Kurzfristig muss man die gesetzliche Rentenversicherung reformieren. Zum Beispiel durch die Kopplung des Renteneintrittsalters an die fernere Lebenserwartung. Zum Beispiel durch die Anpassung der Bestandsrenten an die Preis- statt an die Lohnentwicklung. Und zum Beispiel auch durch eine Neujustierung der Haltelinie. Das, was man aktuell macht, nämlich eine Haltelinie bei 48 Prozent, das hat letztlich zur Folge, dass dadurch die Ausgaben immer stärker ansteigen werden und letztlich durch die Beitragsentwicklung auf Dauer nicht gedeckt sein können.
Nun kommen ja immer mehr Vorschläge auf den Tisch. Ein verpflichtendes Dienstjahr für Rentner ist zum Beispiel aufgerufen. Oder auch ein Boomer-Soli als eine Sonderabgabe auf hohe Alterseinkünfte. Wie schlimm muss es um den Sozialstaat wirklich stehen, wenn solche Ideen jetzt verhandelt werden?
Ich glaube, das Wichtige ist, dass man die Ausgaben für die sozialen Sicherungssysteme an das anpassen muss, was wir uns aufgrund unseres Wirtschaftswachstums bzw. unserer Wirtschaftsleistung auch tatsächlich leisten können. Es bringt nichts, zusätzliche Schulden zu machen, um Reformen vermeiden zu können, wie man das bisher gemacht hat. Es bringt letztlich auch nichts, zusätzliche Abgaben zu erhöhen. Das führt dazu, dass die Wettbewerbsfähigkeit und die Attraktivität des Standorts leidet. Weil entweder die Beitragssätze in der gesetzlichen Rentenversicherung über die Maßen steigen. Das sind gleichzeitig die Lohnnebenkosten, also die Lohnkosten, die Unternehmen hier zahlen müssen.

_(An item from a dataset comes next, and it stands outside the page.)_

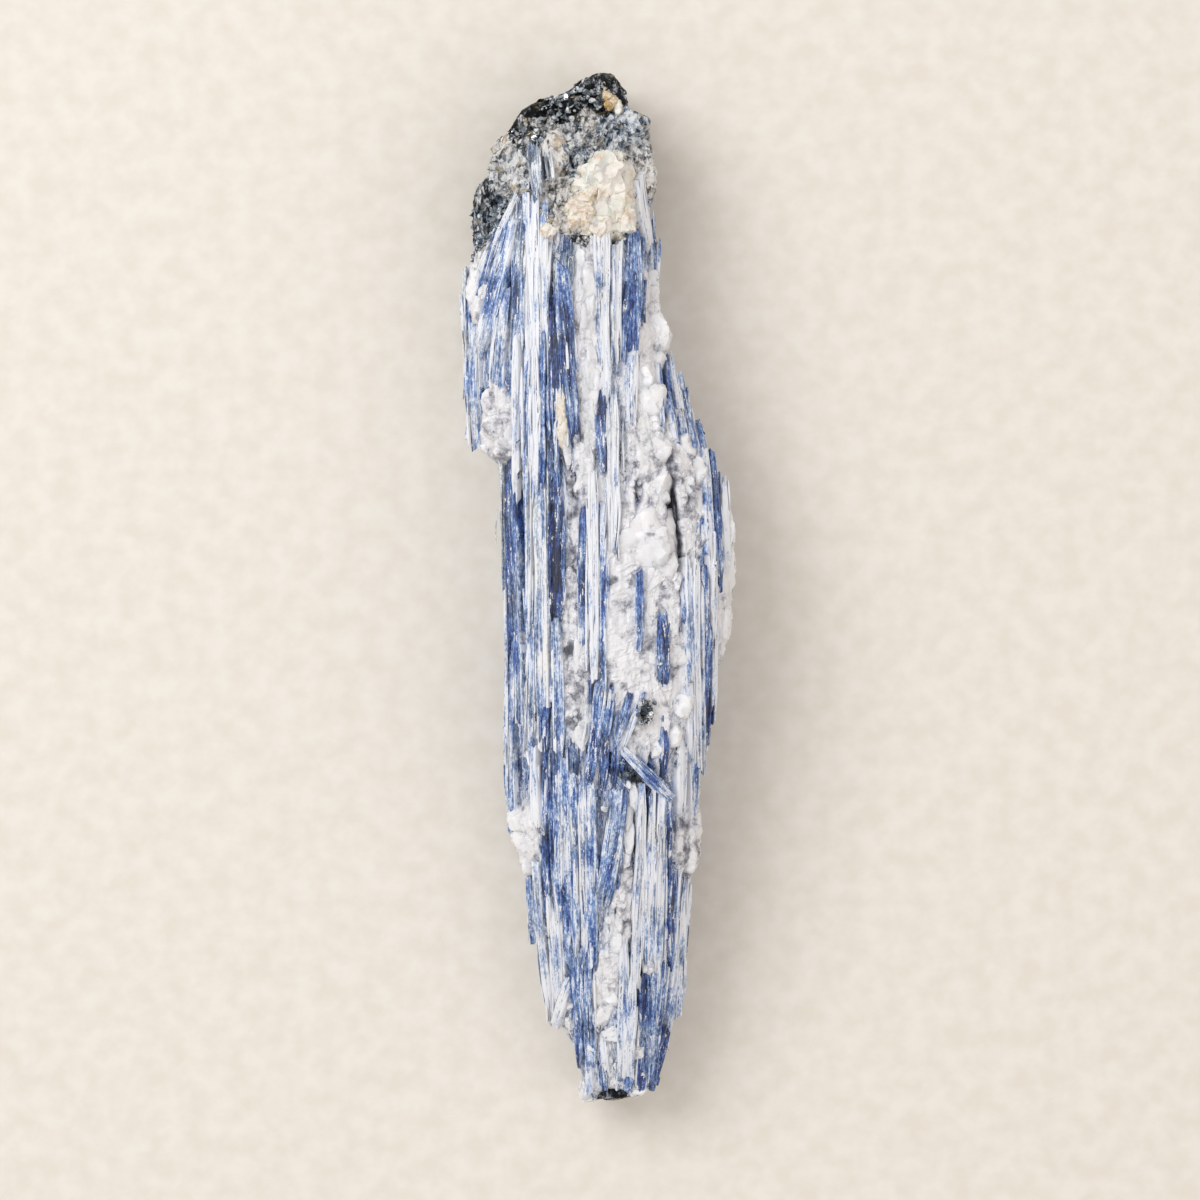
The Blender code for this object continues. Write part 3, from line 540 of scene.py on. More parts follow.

Oder wenn man es über zusätzliche Schulden macht, wird die Attraktivität dadurch geschmälert, dass die Schulden immer stärker ansteigen und die Gelder so verwendet werden, dass die Wirtschaftsleistung nicht steigt. Letztlich ist es so, dass wir an die Ausgabensituation ran müssen. Deswegen müssen wir schauen, dass die Ausgaben gedämpft werden. Die Renten steigen dann weniger. Sie sinken wohlgemerkt nicht, sondern sie steigen weniger. Diese Reformschritte müsste man gehen. Die sind aber eben besonders unpopulär.